After a long court battle which took about three months, the Industrial Court  finally issued a judgement on the matter.

The judge started off his judgment by emphasising that the right to strike has always been and still remains the cornerstone of the collective bargaining system in Eswatini.

“For that reason, one therefore needs to state it categorically that strikes that are characterised by violence and the unruly behaviour of strikers is detrimental to the legal foundation upon which our labour relations as a country are founded,” Justice Dlamini stated.

He added that this was detrimental and further extends and causes irreversible harm to the country’s already struggling economy.

The judge explained that by and large the aim of a strike is to persuade the employer through peaceful withdrawal of labour to agree to the employee’s demands.

He said it is therefore expected, and in fact acceptable that a certain degree of disruption may be expected in the work place during a strike.

Justice Dlamini said, however, it is not acceptable to force employers through violent or other unlawful conduct, to accede to their (unions) demands.

He said any such violent or other unlawful conduct seriously erodes and sabotages the fundamental values upon which this very strike is firmly founded and rooted.

“Not only that, such conduct negates the rights of non-striking workers to continue to exercise their democratic right of working with dignity, in a safe and secure workplace.”

Minister of Labour Makhosi Vilakati, when moving the application to stop the strike, stated that the strike had become legally untenable due to its threat to national interest. Judge Dlamini read out examples given by the minister saying that the unions and their members intimidated and threatened to harm teachers who were exercising their rights not to partake in the action. 

He said they were so reckless that they invaded Nyakatfo High School on 25 September 2019 and terrorised pupils and teachers.

Reports of threats to life were also cited in the application by the minister.

National interest threatened

In deciding the matter, Judge Dlamini pointed out that the court was enjoined to determine if the minister had to its (court’s) satisfaction proved that national interest was threatened or affected by the actions of the respondent unions and their members.

“If we are satisfied that the minister has proved that indeed national interest is threatened or affected, then the court will not hesitate but grant the minister the injunctive relief he seeks,” the judge explained.

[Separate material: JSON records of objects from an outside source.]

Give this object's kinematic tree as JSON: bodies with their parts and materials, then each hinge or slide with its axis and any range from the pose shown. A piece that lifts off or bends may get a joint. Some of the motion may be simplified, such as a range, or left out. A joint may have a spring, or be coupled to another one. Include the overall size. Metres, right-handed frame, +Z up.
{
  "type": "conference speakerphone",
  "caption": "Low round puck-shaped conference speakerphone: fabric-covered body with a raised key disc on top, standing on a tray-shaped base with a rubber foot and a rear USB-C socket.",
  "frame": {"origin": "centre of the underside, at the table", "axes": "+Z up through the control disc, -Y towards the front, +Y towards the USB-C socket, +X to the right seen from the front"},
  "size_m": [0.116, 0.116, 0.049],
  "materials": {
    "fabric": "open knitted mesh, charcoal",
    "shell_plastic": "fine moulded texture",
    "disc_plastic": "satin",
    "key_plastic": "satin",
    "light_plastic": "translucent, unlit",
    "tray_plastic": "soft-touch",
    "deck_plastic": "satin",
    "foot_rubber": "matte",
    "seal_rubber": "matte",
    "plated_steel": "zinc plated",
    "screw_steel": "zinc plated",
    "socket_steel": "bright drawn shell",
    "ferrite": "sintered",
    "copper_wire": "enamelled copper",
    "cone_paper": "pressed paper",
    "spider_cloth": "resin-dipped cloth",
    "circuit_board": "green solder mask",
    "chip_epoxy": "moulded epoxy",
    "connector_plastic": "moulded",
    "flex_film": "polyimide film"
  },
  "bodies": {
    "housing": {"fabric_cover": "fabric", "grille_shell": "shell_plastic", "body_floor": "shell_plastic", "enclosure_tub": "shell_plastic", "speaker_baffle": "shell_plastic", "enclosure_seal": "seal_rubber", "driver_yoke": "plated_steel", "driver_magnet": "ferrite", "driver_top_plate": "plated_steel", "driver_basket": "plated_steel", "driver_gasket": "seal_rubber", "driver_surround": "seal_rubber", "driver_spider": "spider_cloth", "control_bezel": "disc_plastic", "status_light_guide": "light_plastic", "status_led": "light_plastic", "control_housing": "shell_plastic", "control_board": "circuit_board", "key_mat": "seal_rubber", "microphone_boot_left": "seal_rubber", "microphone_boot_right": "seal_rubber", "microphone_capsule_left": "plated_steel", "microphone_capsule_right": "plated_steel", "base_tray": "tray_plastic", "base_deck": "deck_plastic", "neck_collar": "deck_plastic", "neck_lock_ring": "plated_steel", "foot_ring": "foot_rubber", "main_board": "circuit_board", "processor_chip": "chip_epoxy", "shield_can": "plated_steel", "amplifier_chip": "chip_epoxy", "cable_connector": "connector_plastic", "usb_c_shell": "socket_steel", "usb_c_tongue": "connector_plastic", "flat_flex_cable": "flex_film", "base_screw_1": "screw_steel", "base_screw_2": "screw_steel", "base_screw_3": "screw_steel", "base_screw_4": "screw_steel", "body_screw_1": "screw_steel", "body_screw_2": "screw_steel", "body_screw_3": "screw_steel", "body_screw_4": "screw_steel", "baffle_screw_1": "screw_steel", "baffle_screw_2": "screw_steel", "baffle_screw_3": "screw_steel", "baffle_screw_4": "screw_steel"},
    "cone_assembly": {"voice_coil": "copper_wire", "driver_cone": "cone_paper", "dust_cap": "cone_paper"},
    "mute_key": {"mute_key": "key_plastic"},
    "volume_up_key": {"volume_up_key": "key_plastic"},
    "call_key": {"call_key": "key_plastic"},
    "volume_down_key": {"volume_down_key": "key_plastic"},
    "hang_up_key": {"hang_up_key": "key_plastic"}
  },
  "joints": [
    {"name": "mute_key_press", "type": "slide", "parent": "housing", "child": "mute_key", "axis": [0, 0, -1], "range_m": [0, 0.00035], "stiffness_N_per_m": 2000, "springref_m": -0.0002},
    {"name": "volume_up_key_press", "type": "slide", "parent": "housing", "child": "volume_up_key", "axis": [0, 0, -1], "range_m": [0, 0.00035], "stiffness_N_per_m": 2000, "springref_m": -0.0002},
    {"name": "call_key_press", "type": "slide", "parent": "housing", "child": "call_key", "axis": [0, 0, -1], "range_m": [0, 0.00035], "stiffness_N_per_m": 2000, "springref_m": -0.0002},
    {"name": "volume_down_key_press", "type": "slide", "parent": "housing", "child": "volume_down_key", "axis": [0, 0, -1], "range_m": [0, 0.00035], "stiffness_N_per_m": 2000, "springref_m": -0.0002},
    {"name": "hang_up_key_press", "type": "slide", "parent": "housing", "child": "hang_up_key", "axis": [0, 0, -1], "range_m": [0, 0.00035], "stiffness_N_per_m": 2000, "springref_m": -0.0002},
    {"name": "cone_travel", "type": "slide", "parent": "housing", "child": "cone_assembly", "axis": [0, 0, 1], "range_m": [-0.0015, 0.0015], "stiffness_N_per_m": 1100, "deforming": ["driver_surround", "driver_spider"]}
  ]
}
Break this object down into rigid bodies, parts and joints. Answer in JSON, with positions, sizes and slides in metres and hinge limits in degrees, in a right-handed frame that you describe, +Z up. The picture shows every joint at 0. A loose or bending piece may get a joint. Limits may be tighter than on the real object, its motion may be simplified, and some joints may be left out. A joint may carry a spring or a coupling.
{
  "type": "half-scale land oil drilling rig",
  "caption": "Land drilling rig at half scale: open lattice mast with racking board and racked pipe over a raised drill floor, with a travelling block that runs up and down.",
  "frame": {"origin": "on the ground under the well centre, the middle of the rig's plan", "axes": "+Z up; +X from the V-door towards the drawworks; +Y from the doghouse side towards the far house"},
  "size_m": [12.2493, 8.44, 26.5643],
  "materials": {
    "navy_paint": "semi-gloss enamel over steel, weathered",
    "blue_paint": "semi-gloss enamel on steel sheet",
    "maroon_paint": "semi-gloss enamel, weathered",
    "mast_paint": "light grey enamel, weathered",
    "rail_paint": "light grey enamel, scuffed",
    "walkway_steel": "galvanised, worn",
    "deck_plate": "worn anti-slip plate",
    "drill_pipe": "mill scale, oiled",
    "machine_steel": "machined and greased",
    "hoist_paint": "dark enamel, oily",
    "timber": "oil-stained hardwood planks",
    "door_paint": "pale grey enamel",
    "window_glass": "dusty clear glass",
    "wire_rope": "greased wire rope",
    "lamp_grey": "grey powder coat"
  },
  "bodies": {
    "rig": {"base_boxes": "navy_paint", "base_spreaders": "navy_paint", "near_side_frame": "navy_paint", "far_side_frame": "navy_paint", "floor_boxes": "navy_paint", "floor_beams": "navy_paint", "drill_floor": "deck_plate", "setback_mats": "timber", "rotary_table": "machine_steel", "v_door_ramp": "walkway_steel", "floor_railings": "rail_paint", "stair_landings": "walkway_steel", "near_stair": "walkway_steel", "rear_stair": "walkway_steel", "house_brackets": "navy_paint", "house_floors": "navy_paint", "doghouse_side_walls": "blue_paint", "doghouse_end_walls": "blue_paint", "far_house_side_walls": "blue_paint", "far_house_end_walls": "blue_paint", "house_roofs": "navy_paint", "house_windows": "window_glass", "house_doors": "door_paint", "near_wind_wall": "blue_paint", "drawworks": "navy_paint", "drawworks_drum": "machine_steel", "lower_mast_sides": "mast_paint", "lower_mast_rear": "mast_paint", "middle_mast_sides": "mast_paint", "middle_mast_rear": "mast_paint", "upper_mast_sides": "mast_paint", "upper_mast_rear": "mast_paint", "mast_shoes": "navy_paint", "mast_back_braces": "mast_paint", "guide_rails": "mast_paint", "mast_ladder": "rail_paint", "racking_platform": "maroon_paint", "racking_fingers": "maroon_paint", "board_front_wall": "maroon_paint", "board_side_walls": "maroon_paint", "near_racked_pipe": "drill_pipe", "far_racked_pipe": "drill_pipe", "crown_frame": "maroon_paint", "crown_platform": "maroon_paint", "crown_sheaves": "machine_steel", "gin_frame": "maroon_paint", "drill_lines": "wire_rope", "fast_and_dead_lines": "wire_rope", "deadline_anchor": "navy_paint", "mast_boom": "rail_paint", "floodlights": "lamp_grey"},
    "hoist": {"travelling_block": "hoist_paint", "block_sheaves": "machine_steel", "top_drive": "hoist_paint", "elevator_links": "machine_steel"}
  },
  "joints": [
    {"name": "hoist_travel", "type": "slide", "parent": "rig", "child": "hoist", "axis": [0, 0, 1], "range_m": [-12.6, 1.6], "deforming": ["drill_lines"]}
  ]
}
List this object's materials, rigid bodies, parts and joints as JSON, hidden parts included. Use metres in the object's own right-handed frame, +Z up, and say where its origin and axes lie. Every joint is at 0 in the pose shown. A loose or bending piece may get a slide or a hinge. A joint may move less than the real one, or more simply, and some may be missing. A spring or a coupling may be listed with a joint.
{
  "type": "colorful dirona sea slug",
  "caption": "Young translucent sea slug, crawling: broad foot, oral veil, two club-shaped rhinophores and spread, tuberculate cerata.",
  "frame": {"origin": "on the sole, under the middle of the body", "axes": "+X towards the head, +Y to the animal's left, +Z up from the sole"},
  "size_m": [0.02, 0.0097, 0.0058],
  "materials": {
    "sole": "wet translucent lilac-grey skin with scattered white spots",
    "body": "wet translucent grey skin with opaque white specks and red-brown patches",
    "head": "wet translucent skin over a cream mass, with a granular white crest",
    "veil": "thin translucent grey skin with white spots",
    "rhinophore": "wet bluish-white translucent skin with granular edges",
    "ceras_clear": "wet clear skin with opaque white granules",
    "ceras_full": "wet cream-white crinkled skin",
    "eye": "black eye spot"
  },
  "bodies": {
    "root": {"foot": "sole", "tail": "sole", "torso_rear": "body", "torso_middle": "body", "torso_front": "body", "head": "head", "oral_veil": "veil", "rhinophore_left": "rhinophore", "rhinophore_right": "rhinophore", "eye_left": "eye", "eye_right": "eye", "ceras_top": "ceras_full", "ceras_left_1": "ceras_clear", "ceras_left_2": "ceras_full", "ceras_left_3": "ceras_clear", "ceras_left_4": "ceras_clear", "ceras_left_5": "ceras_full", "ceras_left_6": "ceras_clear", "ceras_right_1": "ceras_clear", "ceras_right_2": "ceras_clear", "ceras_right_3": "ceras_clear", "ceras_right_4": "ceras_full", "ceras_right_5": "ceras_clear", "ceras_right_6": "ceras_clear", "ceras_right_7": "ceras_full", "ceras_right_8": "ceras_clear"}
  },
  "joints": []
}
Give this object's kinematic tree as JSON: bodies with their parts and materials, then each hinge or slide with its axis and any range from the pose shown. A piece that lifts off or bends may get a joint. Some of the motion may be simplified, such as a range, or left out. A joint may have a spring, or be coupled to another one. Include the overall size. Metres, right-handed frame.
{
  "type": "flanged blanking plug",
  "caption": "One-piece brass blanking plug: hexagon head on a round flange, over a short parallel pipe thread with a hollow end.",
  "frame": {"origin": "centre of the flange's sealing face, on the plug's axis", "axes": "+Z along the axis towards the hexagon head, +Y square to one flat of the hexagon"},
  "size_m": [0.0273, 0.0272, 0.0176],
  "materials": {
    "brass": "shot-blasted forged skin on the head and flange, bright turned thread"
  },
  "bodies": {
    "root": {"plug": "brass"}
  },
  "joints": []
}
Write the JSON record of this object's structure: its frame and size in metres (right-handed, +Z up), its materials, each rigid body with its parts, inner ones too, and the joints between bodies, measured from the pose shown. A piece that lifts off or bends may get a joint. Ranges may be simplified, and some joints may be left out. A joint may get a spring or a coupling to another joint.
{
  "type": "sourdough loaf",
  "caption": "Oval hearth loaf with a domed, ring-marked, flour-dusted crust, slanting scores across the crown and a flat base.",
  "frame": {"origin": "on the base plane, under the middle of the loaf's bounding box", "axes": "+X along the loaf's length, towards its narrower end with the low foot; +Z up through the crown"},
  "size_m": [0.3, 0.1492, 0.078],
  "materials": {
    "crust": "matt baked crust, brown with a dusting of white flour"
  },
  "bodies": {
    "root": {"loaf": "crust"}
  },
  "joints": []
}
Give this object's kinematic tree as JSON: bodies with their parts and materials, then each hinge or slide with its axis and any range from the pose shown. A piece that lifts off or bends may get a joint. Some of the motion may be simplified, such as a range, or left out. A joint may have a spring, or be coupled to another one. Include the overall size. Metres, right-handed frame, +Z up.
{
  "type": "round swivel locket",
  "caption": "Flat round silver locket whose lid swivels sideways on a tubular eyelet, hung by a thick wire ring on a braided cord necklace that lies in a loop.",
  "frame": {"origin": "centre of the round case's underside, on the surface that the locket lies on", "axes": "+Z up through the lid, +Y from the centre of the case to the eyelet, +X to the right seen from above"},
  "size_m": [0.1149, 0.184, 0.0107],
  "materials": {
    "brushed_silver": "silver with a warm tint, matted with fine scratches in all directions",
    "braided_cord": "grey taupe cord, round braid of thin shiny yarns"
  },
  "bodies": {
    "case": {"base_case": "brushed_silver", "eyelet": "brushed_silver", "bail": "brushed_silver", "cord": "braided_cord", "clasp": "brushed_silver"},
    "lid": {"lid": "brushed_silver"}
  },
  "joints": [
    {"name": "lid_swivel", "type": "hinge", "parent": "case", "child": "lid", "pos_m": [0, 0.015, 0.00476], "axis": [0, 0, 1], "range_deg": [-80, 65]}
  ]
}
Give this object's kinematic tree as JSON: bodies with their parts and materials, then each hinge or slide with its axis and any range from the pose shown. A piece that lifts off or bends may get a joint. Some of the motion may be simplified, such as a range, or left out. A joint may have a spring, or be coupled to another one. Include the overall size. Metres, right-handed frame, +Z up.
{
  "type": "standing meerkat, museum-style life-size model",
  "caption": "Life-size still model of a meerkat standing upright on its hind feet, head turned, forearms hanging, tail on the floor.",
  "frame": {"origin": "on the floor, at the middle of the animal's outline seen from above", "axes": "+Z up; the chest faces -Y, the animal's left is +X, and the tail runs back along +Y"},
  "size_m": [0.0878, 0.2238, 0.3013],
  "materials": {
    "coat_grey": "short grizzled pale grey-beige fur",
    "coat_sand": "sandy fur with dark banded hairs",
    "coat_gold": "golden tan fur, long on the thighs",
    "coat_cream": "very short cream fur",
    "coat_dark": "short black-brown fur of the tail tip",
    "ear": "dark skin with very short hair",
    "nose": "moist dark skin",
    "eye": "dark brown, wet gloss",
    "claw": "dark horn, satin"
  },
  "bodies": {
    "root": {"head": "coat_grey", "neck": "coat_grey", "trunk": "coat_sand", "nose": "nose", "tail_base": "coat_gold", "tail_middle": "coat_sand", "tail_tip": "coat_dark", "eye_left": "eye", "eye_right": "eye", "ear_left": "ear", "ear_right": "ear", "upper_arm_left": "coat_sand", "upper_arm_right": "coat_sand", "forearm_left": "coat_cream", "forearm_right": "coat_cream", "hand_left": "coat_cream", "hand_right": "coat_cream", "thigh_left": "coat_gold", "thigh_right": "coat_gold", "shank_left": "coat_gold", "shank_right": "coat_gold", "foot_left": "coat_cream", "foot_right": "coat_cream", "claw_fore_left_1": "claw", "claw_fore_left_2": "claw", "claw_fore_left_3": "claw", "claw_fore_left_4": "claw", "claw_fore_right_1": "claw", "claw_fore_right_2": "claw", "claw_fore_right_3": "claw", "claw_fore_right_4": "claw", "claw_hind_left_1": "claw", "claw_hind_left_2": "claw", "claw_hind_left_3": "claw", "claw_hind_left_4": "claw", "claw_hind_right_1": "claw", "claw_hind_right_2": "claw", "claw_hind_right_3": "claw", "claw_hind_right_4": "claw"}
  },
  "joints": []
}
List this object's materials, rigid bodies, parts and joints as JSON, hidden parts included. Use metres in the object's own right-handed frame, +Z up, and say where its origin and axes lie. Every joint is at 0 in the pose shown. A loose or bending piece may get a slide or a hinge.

Judge Dlamini stated that from the evidence before court, coupled with the submissions of both the attorney general and lawyer Lucky Howe, it is the view of the court that national interest has not only been threatened but has been adversely and seriously affected by the conduct of respondent’s union members.


“Having made this finding, it is therefore the duty of this court, having regard to the national interest of course, to intervene and interdict such unlawful conduct,” Judge Dlamini stated.